An employer can interview employees who are potential plaintiffs in a wage-and-hour class action that has not yet been certified, a federal judge says.
A limit on communications is not warranted because employees were not threatened or intimidated and defense counsel did not willfully conceal information from them, U.S. Magistrate Judge Joel Schneider held Wednesday.
The plaintiff in Bobryk v. Durand Glass Manufacturing claimed that interviews of 20 Durand Glass employees in Millville were designed to get signed declarations binding them to facts adverse to their interests.
But Schneider, in Camden, held the allegations that the defendant’s actions were misleading were unfounded. And he said that a list of disclosures the defendant made to the interview subjects should allay plaintiff concerns.
The suit alleges that workers were paid for eight-hour days but had to spend 30 to 45 minutes a day on uncompensated pre- and post-shift activities, such as conferring with workers from other shifts and changing in and out of protective equipment.
The company stopped paying workers for those activities in 2011, according to the suit, filed by electrical mechanic Cindy Bobryk.
She claimed that violated New Jersey wage law.
She also said much of the uncompensated work is in excess of 40 hours a week, making the company’s conduct a violation of the federal Fair Labor Standards Act, too.
The interviews were produced as declarations during discovery.
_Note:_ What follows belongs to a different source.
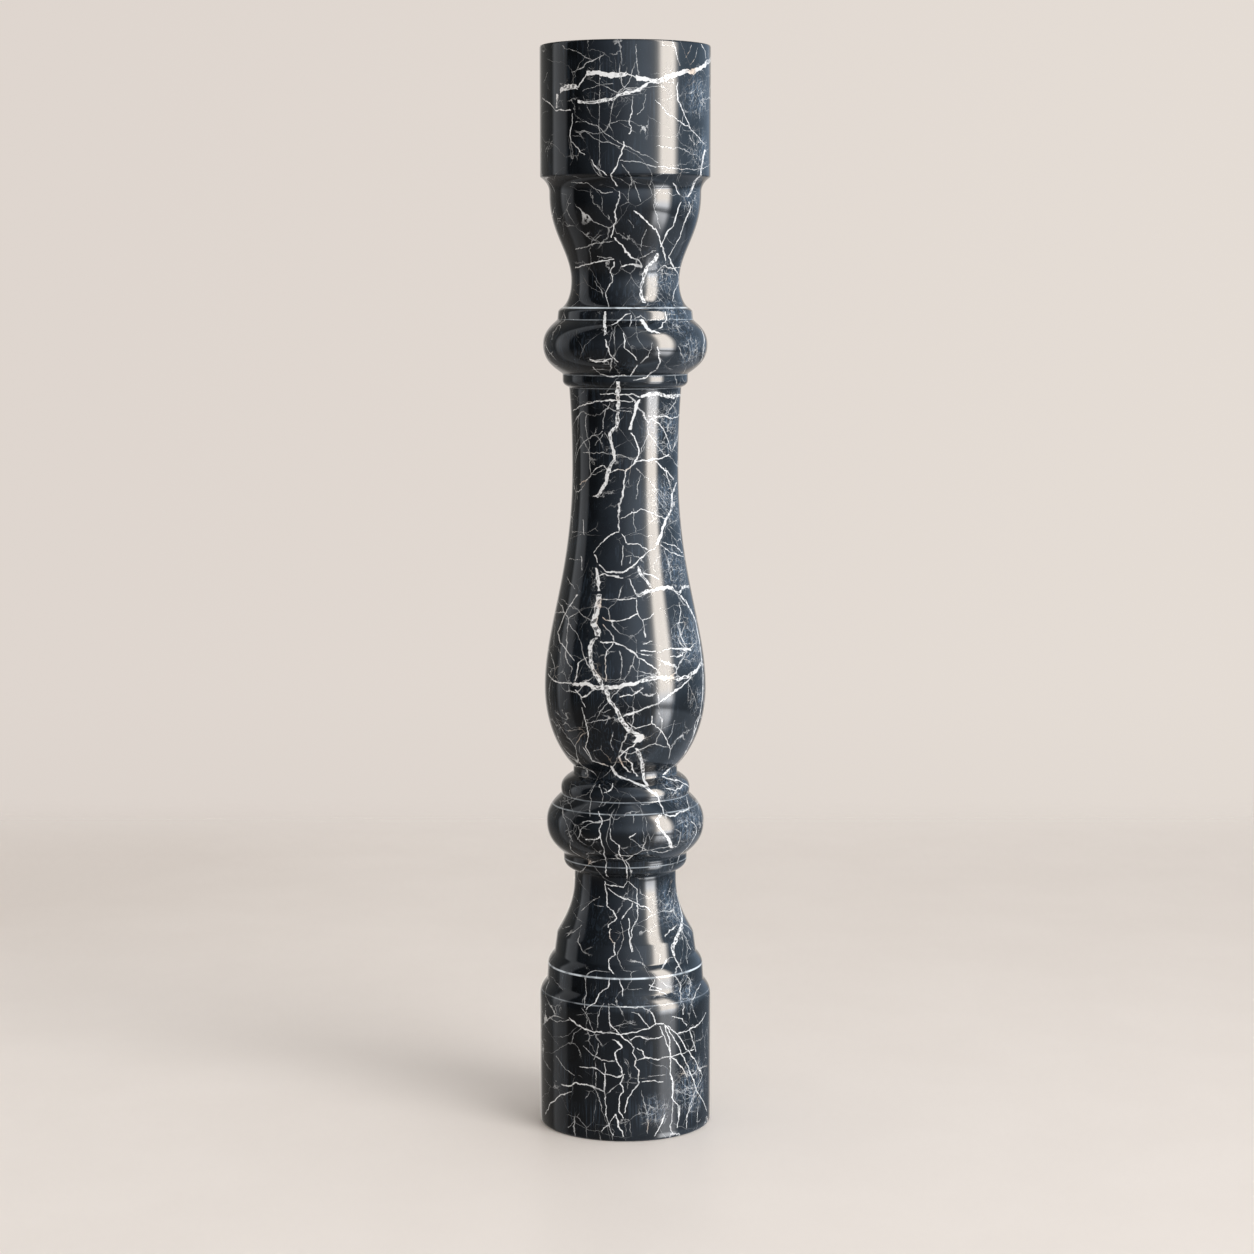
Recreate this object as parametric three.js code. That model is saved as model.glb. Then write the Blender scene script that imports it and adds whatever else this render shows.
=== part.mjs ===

The plaintiff claimed they were improper because the employees were not informed of the name of plaintiff counsel, the plaintiff’s theory of the case, their legal rights and the existence of an overtime class action.
The plaintiff also characterized the interviews as unauthorized, ex parte communications, violating Rule 23(d) and RPC 4.2.
Durand says that the suit overstates the extent of the pre- and post-shift duties and that it is not required to pay for them.
It maintained that it conducted the interviews to demonstrate that the employees’ responsibilities were significantly different from Bobryk’s and that they did not engage in uncompensated activities.
The company argued that its lawyers read employees a script saying Bobryk feels she should be able to recover wages on behalf of all hourly employees.
The script also said the company’s lawyers were speaking with employees to show that not all have the same experiences as Bobryk.
Schneider said plaintiff counsel erroneously characterized the interviews as ex parte, since putative class members are not represented parties, absent a decision to opt in.
He said no rule forbids a defendant from speaking to putative class members, though courts have discretion to regulate such interactions.
He cited Gulf Oil Co. v. Bernard, in which the Supreme Court said limits on communications between parties should be based on specific findings that balance “the need for a limitation and the potential interference with the rights of the parties.”
“The record does not show any misconduct by defense counsel” or that defense counsel deterred putative class members from participating in the case, Schneider said.
The plaintiff cited four cases in which contacts with putative class members were found improper, but Schneider found three concerned misleading tactics, which were not at issue in the current case.
In the fourth case, a restriction imposed in the absence of misleading communications and coercion ran counter to Gulf Oil, Schneider said.
Bobryk’s lawyer, Justin Swidler of Swartz Swidler in Cherry Hill, and Durand’s lawyer, Thomas Barton of Drinker, Biddle & Reath in Philadelphia, did not return calls.